_What you are asked to do_.
Count every line in the entries that contains "pose". Report that count alone.

_Information provided_.
::::
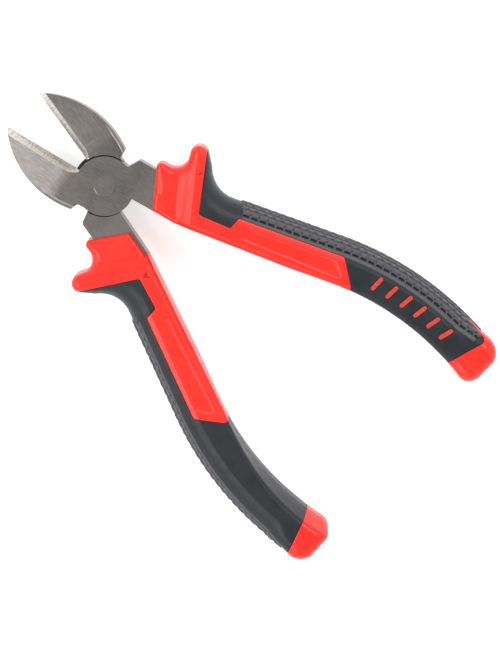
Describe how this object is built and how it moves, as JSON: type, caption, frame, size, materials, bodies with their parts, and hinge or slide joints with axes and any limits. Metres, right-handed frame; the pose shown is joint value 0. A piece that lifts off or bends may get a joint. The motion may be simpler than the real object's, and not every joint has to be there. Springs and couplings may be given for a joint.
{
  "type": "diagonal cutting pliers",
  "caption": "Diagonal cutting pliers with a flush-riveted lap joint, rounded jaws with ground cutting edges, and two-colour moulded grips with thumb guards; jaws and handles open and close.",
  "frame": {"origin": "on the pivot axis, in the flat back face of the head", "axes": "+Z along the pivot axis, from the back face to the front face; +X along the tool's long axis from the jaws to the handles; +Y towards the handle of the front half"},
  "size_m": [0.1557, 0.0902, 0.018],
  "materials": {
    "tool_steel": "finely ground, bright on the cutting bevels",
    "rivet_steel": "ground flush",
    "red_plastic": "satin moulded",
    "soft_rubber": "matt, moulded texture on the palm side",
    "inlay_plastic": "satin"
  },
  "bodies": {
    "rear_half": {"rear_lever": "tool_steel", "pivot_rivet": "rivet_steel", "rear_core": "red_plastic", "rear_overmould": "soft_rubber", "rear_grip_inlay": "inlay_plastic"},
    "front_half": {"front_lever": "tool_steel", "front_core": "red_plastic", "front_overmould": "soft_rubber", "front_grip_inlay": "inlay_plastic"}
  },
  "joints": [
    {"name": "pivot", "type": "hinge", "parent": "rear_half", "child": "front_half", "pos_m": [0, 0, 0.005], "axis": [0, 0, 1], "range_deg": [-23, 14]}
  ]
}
::::
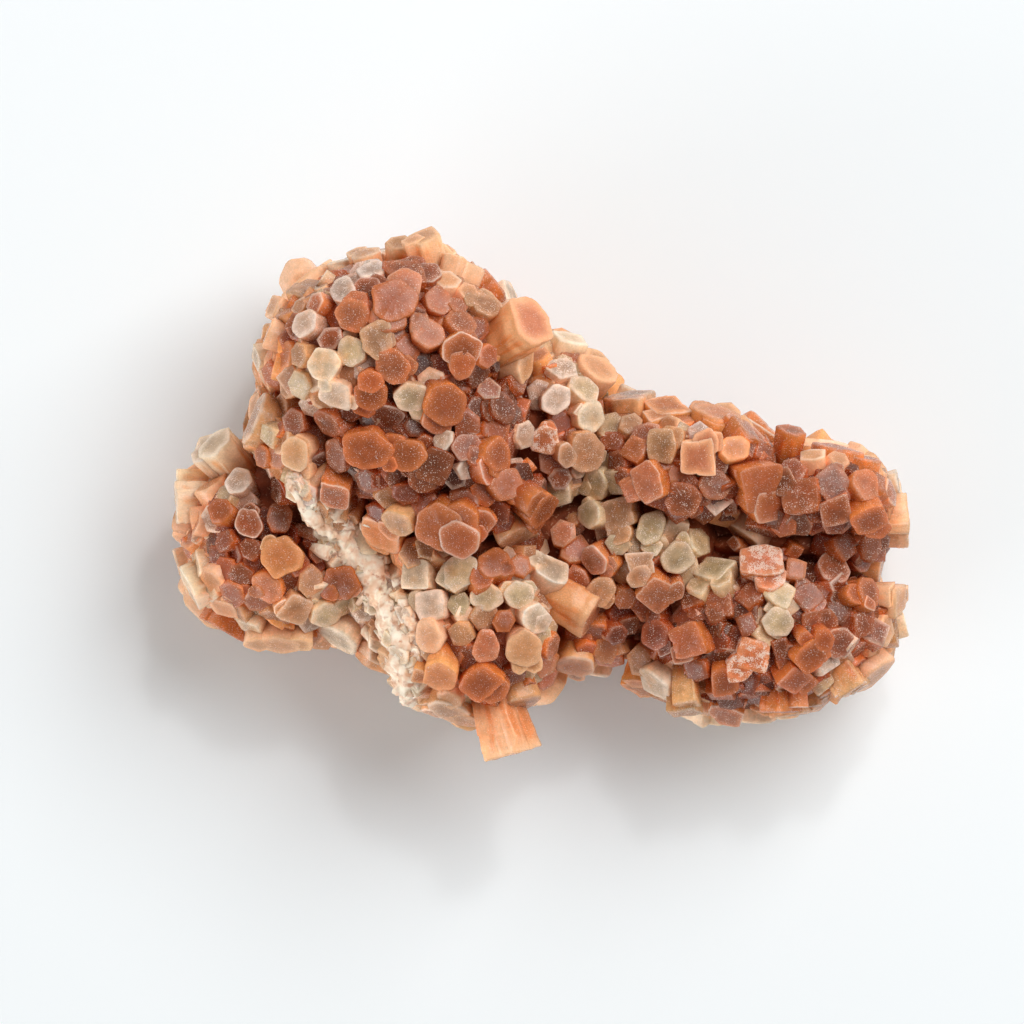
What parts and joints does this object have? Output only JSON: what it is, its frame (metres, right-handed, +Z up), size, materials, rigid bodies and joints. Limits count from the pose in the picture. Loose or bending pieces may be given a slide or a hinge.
::::
_Full output_.
2